The More You Talk About It, The Better It Gets

One of the points I mentioned in my last post, about how to make it through tough times, was to tell your story.

This is, by far, the thing I’ve found works best for me and many people I know.

There are a couple more in-depth “tricks”–things that make the difference between just whining about your situation or making it worse and actually working through your pain or healing.

Aim for Objectivity

When you first start talking about a bad breakup, a failed crush, or any other rough emotional issue, those early stories are going to be raw and full of emotion. That’s okay. That’s how it’s supposed to be. The wound is fresh and all that pain needs to pour out. In fact, letting it out helps cleanse the wound (just like a little bleeding helps clean out a physical cut) and prepare it for proper healing.

But after those first few tellings, work to refine the story. Start looking at it as a story. Who are the characters? Why do they do what they do? If you can, talk to other people who were involved–either directly or who saw events take place–and ask their opinion of what happened. Don’t make stuff up, but incorporate all the facts you can. Write it down, edit it, re-edit it, tell it again and again and again.

As time goes on, you’ll find that the pain has ebbed. You’ve detached and worked through the more visceral parts of it and, most likely, been able to put things in a bit more perspective.

Break it Down

Every story has chapters. Look at the span of events that lead up to the bad part and see if you can tell where the chapter breaks would be. Where were the cliffhanger pauses? The rise in dramatic complication? When were new characters or information introduced?

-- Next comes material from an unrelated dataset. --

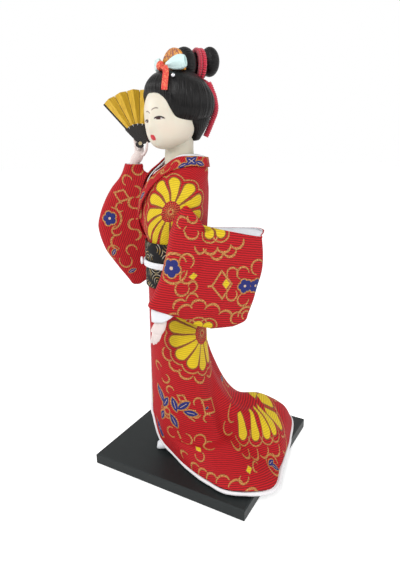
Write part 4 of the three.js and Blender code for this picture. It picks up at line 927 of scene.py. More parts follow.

Again, this serves to help you detach some of the more intense emotions from the events themselves, forcing you to use more of your logical brain to gain objectivity and distance from the parts the hurt the most. It can also give you quite the bit insight into yourself and anyone else involved. When you step back and look at the big picture, you may find that what happened was a bit more inevitable than it originally seemed. Alternately, you may be able to see where things went wrong so that you can avoid the same mistakes the next time around.

Don’t Place Blame

One thing not to do in most situations is try to place blame or fault. Now, sometimes, that’s difficult or impossible to avoid, but try.

Accept the fact that each character involved (yourself included), it a flawed and ever-changing individual. Everyone is capable of bad decisions, poorly thought out choices, self-inflicted pain. Comparatively few are actively malicious. Many times, that pain someone causes us is just a side effect of them hurting themselves–or of them just being plain blind to the effects of their actions. Rarely is it the personal attack it feels like at the time.

And when you get down to it, the plot of the story–much like history–is bigger than the characters. While their joy and pain play into it and are effected by it, it goes on oblivious to that. It flows from beginning to middle to end and there’s nothing that can be done once the point of “now” has passed.

Yes, there are always reasons things go wrong–but there’s not always someone to blame for those events (and most especially not yourself, every time). Usually, in the long run–maybe outside of the current chapter or book, even–more things play out that wouldn’t have been possible without that one tragic event.

On the Down Low

Don’t want to be fully open about it, no problem, there are anonymous ways to share your story.

By now, there’s a good chance you’ve heard about Post Secret. It’s a little blog where people anonymously send in post cards with short, one sentence “secrets” that they’re keeping. Over the last few years, it’s really grown and there have been a few collected books of these postcards published and a lot of time spent on talk shows. There have been a number of similar, copycat sites.

Recently, I came across one of those sites that’s expanded on the idea a little. It’s called Letters I’ll Never Send and features things a little more long-form than Post Secret. Some of the things there are heartbreaking and brilliant.

Finally, there is always the option of starting up a blog where you can post anonymously about what’s going on in your life. As you grow more comfortable and experience how much good being open and honest can do, you may eventually reconsider the “anonymous” part. It’s quick and easy to set something up on Blogger.com or WordPress.com.

Pain Shared Is Pain Halved

Perhaps the most helpful part about sharing the story of what hurts us is that it lifts the burden of dealing with it a little from our shoulders.

If we re-tell our stories the right way, we gain insight and strength from them. With each little bit of improvement, the pain ebbs a bit from us. We gain that emotional distance from continuing to look at the story in a critical way. We gain support from our friends who now know why we’re down–even if there’s nothing they can actively do, a good friend will listen (at least as long as you are growing and healing from telling the story).

Most amazingly, you’ll find that sharing your rough times with others will make them open up and talk about their own rough times. That leads to everyone feeling a little less alone and gives others a chance to heal just as you are.

No, it’s not an over-night thing. It’ll hurt for weeks, months, in some cases maybe even years. But the more you talk about it, the better it gets. Little by little. For as long as you work at it.